▶ Instructions to follow: Return the listing below in full, with every line exactly as it is.
── Data excerpt
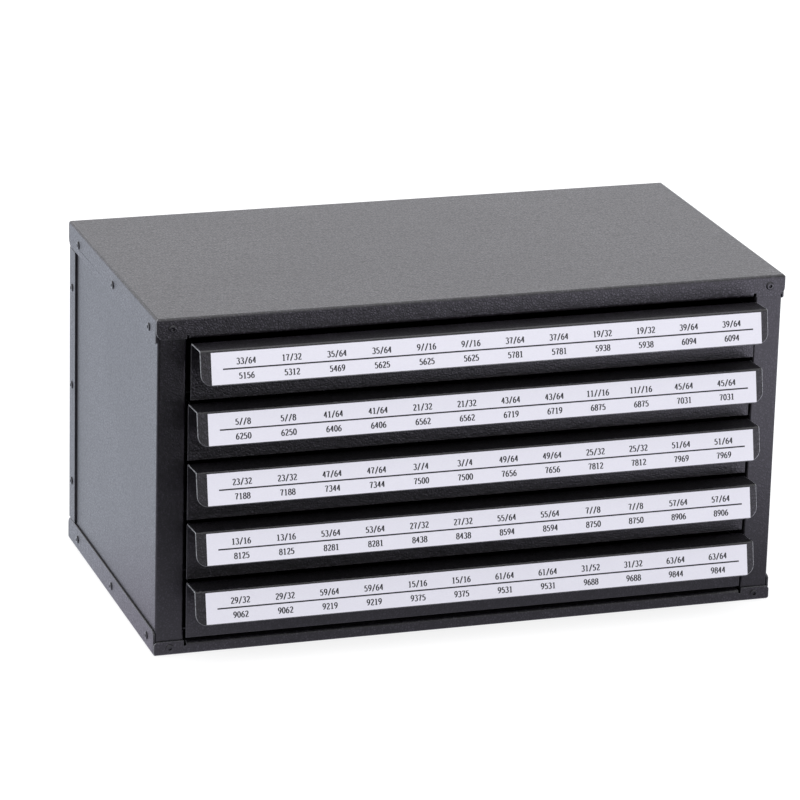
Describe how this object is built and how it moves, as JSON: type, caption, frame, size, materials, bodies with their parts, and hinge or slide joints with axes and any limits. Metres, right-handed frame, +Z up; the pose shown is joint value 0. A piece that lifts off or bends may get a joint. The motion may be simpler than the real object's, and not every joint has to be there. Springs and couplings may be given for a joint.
{
  "type": "drill bit drawer case",
  "caption": "Riveted sheet steel case with a stack of shallow sliding drawers, each with a folded pull lip, a size label and narrow compartments for drill bits.",
  "frame": {"origin": "centre of the case's base, on the surface that it stands on", "axes": "+X to the right along the width, seen from the front; the drawers open towards -Y; +Z up"},
  "size_m": [0.3766, 0.2234, 0.2],
  "materials": {
    "case_paint": "semi-gloss leather-grain powder coat",
    "drawer_paint": "semi-gloss leather-grain powder coat",
    "rivet_paint": "painted blind rivet",
    "runner_paint": "semi-gloss powder coat",
    "label_paper": "satin coated label paper"
  },
  "bodies": {
    "case": {"left_side_panel": "case_paint", "right_side_panel": "case_paint", "top_cover": "case_paint", "bottom_pan": "case_paint", "back_panel": "case_paint", "front_rivets": "rivet_paint", "left_rivets": "rivet_paint", "right_rivets": "rivet_paint", "rear_rivets": "rivet_paint", "left_runner_1": "runner_paint", "right_runner_1": "runner_paint", "left_runner_2": "runner_paint", "right_runner_2": "runner_paint", "left_runner_3": "runner_paint", "right_runner_3": "runner_paint", "left_runner_4": "runner_paint", "right_runner_4": "runner_paint", "left_runner_5": "runner_paint", "right_runner_5": "runner_paint"},
    "drawer_1": {"drawer_1_front": "drawer_paint", "drawer_1_tray": "drawer_paint", "drawer_1_dividers": "drawer_paint", "drawer_1_label": "label_paper"},
    "drawer_2": {"drawer_2_front": "drawer_paint", "drawer_2_tray": "drawer_paint", "drawer_2_dividers": "drawer_paint", "drawer_2_label": "label_paper"},
    "drawer_3": {"drawer_3_front": "drawer_paint", "drawer_3_tray": "drawer_paint", "drawer_3_dividers": "drawer_paint", "drawer_3_label": "label_paper"},
    "drawer_4": {"drawer_4_front": "drawer_paint", "drawer_4_tray": "drawer_paint", "drawer_4_dividers": "drawer_paint", "drawer_4_label": "label_paper"},
    "drawer_5": {"drawer_5_front": "drawer_paint", "drawer_5_tray": "drawer_paint", "drawer_5_dividers": "drawer_paint", "drawer_5_label": "label_paper"}
  },
  "joints": [
    {"name": "drawer_1_slide", "type": "slide", "parent": "case", "child": "drawer_1", "axis": [0, -1, 0], "range_m": [0, 0.148]},
    {"name": "drawer_2_slide", "type": "slide", "parent": "case", "child": "drawer_2", "axis": [0, -1, 0], "range_m": [0, 0.148]},
    {"name": "drawer_3_slide", "type": "slide", "parent": "case", "child": "drawer_3", "axis": [0, -1, 0], "range_m": [0, 0.148]},
    {"name": "drawer_4_slide", "type": "slide", "parent": "case", "child": "drawer_4", "axis": [0, -1, 0], "range_m": [0, 0.148]},
    {"name": "drawer_5_slide", "type": "slide", "parent": "case", "child": "drawer_5", "axis": [0, -1, 0], "range_m": [0, 0.148]}
  ]
}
────
▶ Written answer:
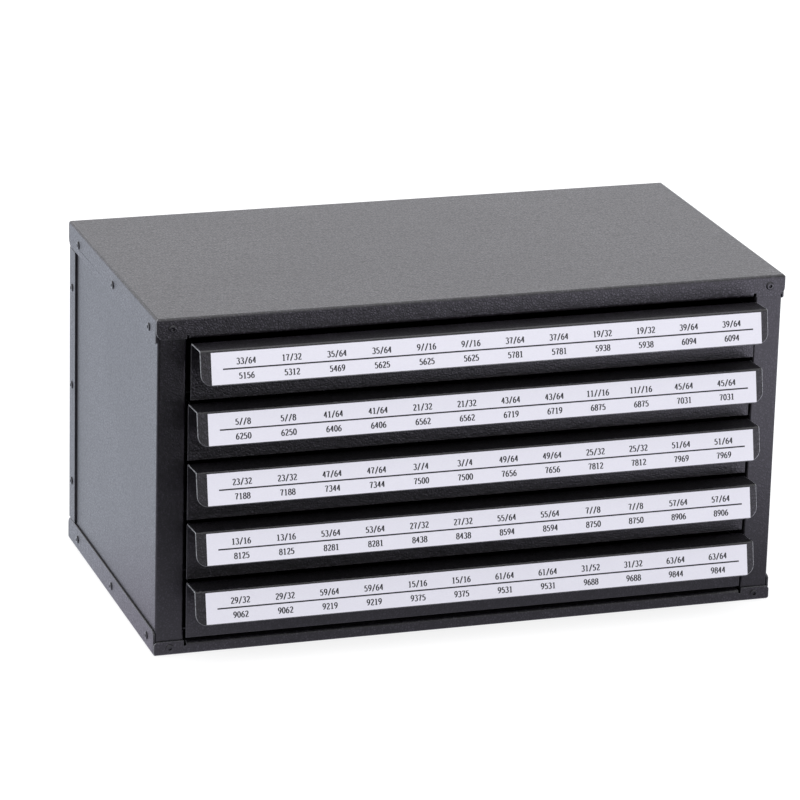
Describe how this object is built and how it moves, as JSON: type, caption, frame, size, materials, bodies with their parts, and hinge or slide joints with axes and any limits. Metres, right-handed frame, +Z up; the pose shown is joint value 0. A piece that lifts off or bends may get a joint. The motion may be simpler than the real object's, and not every joint has to be there. Springs and couplings may be given for a joint.
{
  "type": "drill bit drawer case",
  "caption": "Riveted sheet steel case with a stack of shallow sliding drawers, each with a folded pull lip, a size label and narrow compartments for drill bits.",
  "frame": {"origin": "centre of the case's base, on the surface that it stands on", "axes": "+X to the right along the width, seen from the front; the drawers open towards -Y; +Z up"},
  "size_m": [0.3766, 0.2234, 0.2],
  "materials": {
    "case_paint": "semi-gloss leather-grain powder coat",
    "drawer_paint": "semi-gloss leather-grain powder coat",
    "rivet_paint": "painted blind rivet",
    "runner_paint": "semi-gloss powder coat",
    "label_paper": "satin coated label paper"
  },
  "bodies": {
    "case": {"left_side_panel": "case_paint", "right_side_panel": "case_paint", "top_cover": "case_paint", "bottom_pan": "case_paint", "back_panel": "case_paint", "front_rivets": "rivet_paint", "left_rivets": "rivet_paint", "right_rivets": "rivet_paint", "rear_rivets": "rivet_paint", "left_runner_1": "runner_paint", "right_runner_1": "runner_paint", "left_runner_2": "runner_paint", "right_runner_2": "runner_paint", "left_runner_3": "runner_paint", "right_runner_3": "runner_paint", "left_runner_4": "runner_paint", "right_runner_4": "runner_paint", "left_runner_5": "runner_paint", "right_runner_5": "runner_paint"},
    "drawer_1": {"drawer_1_front": "drawer_paint", "drawer_1_tray": "drawer_paint", "drawer_1_dividers": "drawer_paint", "drawer_1_label": "label_paper"},
    "drawer_2": {"drawer_2_front": "drawer_paint", "drawer_2_tray": "drawer_paint", "drawer_2_dividers": "drawer_paint", "drawer_2_label": "label_paper"},
    "drawer_3": {"drawer_3_front": "drawer_paint", "drawer_3_tray": "drawer_paint", "drawer_3_dividers": "drawer_paint", "drawer_3_label": "label_paper"},
    "drawer_4": {"drawer_4_front": "drawer_paint", "drawer_4_tray": "drawer_paint", "drawer_4_dividers": "drawer_paint", "drawer_4_label": "label_paper"},
    "drawer_5": {"drawer_5_front": "drawer_paint", "drawer_5_tray": "drawer_paint", "drawer_5_dividers": "drawer_paint", "drawer_5_label": "label_paper"}
  },
  "joints": [
    {"name": "drawer_1_slide", "type": "slide", "parent": "case", "child": "drawer_1", "axis": [0, -1, 0], "range_m": [0, 0.148]},
    {"name": "drawer_2_slide", "type": "slide", "parent": "case", "child": "drawer_2", "axis": [0, -1, 0], "range_m": [0, 0.148]},
    {"name": "drawer_3_slide", "type": "slide", "parent": "case", "child": "drawer_3", "axis": [0, -1, 0], "range_m": [0, 0.148]},
    {"name": "drawer_4_slide", "type": "slide", "parent": "case", "child": "drawer_4", "axis": [0, -1, 0], "range_m": [0, 0.148]},
    {"name": "drawer_5_slide", "type": "slide", "parent": "case", "child": "drawer_5", "axis": [0, -1, 0], "range_m": [0, 0.148]}
  ]
}